■ Source data
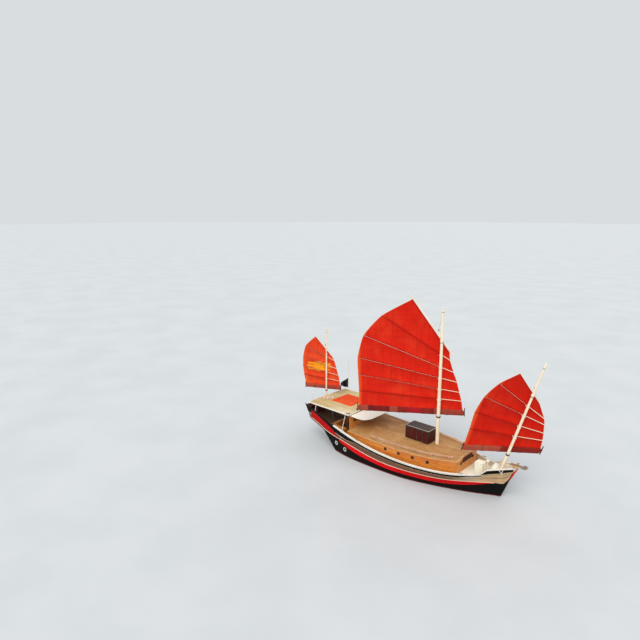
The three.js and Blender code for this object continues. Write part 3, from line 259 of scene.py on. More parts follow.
def woven(name, colour, deep, pale, uv="cloth", thread=260, sheen=0.1, patch=0.6, spec=0.15):
    """Woven cloth before it is finished: crossing threads, sun-faded patches and creases darkened with
    painted shade.
    """
    s = Shade(name, 0.85, sheen=sheen, spec=spec)
    at = s.place(uv=uv)
    weave = s.sum(s.times(s.wave(at, thread, 0.6), 0.5), s.times(s.wave(at, thread, 0.6, "Y"), 0.5))
    faded = s.span(s.noise(at, 0.55, 5), 0.42, 0.72, 0, patch)
    # streak: long darker bands of painted shade where the cloth creases
    streak = s.span(s.noise(s.place((1.0, 0.22, 1.0), uv) if uv else at, 4.0, 6), 0.45, 0.8, 0, 0.35)
    base = s.mix(faded, colour, pale)
    base = s.mix(streak, base, deep)
    base = s.mix(s.times(weave, 0.16), base, deep)
    s.bump(weave, 0.0012, 0.6)
    return s, base


def cloth(name, colour, deep, pale, **options):
    s, base = woven(name, colour, deep, pale, **options)
    return s.finish(base)


def metal(name, colour, rough, stain, amount=0.35, metallic=0.9):
    """Metal with brushed lines and stained patches."""
    s = Shade(name, rough, metallic)
    cloud = s.span(s.noise(s.place(), 7, 6), 0.45, 0.72, 0, amount)
    lines = s.noise(s.place((40, 40, 3)), 4, 3)
    s.bump(lines, 0.001, 0.4)
    shine = s.span(lines, 0.2, 0.8, rough - 0.06, rough + 0.1)
    return s.finish(s.mix(cloud, colour, stain), s.sum(shine, s.times(cloud, 0.3)))


def laid_rope(name, colour, dark):
    """Laid rope: slanting strands."""
    s = Shade(name, 0.85, sheen=0.2)
    at = s.place()
    strands = s.wave(at, 90, 1.2, "DIAGONAL")
    base = s.mix(s.span(strands, 0.2, 0.8, 0, 0.55), colour, dark)
    base = s.mix(s.span(s.noise(at, 9, 4), 0.4, 0.7, 0, 0.3), base, dark)
    s.bump(strands, 0.003, 0.8)
    return s.finish(base)


def port_glass():
    s = Shade("port_glass", 0.08, coat=0.6)
    at = s.place()
    s.bump(s.noise(at, 30, 2), 0.0006, 0.2)
    return s.finish(s.mix(s.span(s.noise(at, 3, 3), 0.4, 0.7), "0b0f12", "1d262b"))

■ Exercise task
Each line of the listing should be copied exactly.

■ Solution below
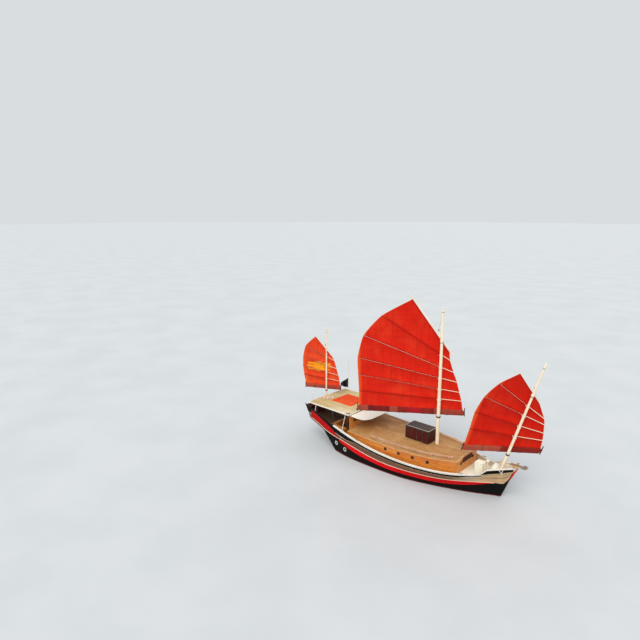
The three.js and Blender code for this object continues. Write part 3, from line 259 of scene.py on. More parts follow.
def woven(name, colour, deep, pale, uv="cloth", thread=260, sheen=0.1, patch=0.6, spec=0.15):
    """Woven cloth before it is finished: crossing threads, sun-faded patches and creases darkened with
    painted shade.
    """
    s = Shade(name, 0.85, sheen=sheen, spec=spec)
    at = s.place(uv=uv)
    weave = s.sum(s.times(s.wave(at, thread, 0.6), 0.5), s.times(s.wave(at, thread, 0.6, "Y"), 0.5))
    faded = s.span(s.noise(at, 0.55, 5), 0.42, 0.72, 0, patch)
    # streak: long darker bands of painted shade where the cloth creases
    streak = s.span(s.noise(s.place((1.0, 0.22, 1.0), uv) if uv else at, 4.0, 6), 0.45, 0.8, 0, 0.35)
    base = s.mix(faded, colour, pale)
    base = s.mix(streak, base, deep)
    base = s.mix(s.times(weave, 0.16), base, deep)
    s.bump(weave, 0.0012, 0.6)
    return s, base


def cloth(name, colour, deep, pale, **options):
    s, base = woven(name, colour, deep, pale, **options)
    return s.finish(base)


def metal(name, colour, rough, stain, amount=0.35, metallic=0.9):
    """Metal with brushed lines and stained patches."""
    s = Shade(name, rough, metallic)
    cloud = s.span(s.noise(s.place(), 7, 6), 0.45, 0.72, 0, amount)
    lines = s.noise(s.place((40, 40, 3)), 4, 3)
    s.bump(lines, 0.001, 0.4)
    shine = s.span(lines, 0.2, 0.8, rough - 0.06, rough + 0.1)
    return s.finish(s.mix(cloud, colour, stain), s.sum(shine, s.times(cloud, 0.3)))


def laid_rope(name, colour, dark):
    """Laid rope: slanting strands."""
    s = Shade(name, 0.85, sheen=0.2)
    at = s.place()
    strands = s.wave(at, 90, 1.2, "DIAGONAL")
    base = s.mix(s.span(strands, 0.2, 0.8, 0, 0.55), colour, dark)
    base = s.mix(s.span(s.noise(at, 9, 4), 0.4, 0.7, 0, 0.3), base, dark)
    s.bump(strands, 0.003, 0.8)
    return s.finish(base)


def port_glass():
    s = Shade("port_glass", 0.08, coat=0.6)
    at = s.place()
    s.bump(s.noise(at, 30, 2), 0.0006, 0.2)
    return s.finish(s.mix(s.span(s.noise(at, 3, 3), 0.4, 0.7), "0b0f12", "1d262b"))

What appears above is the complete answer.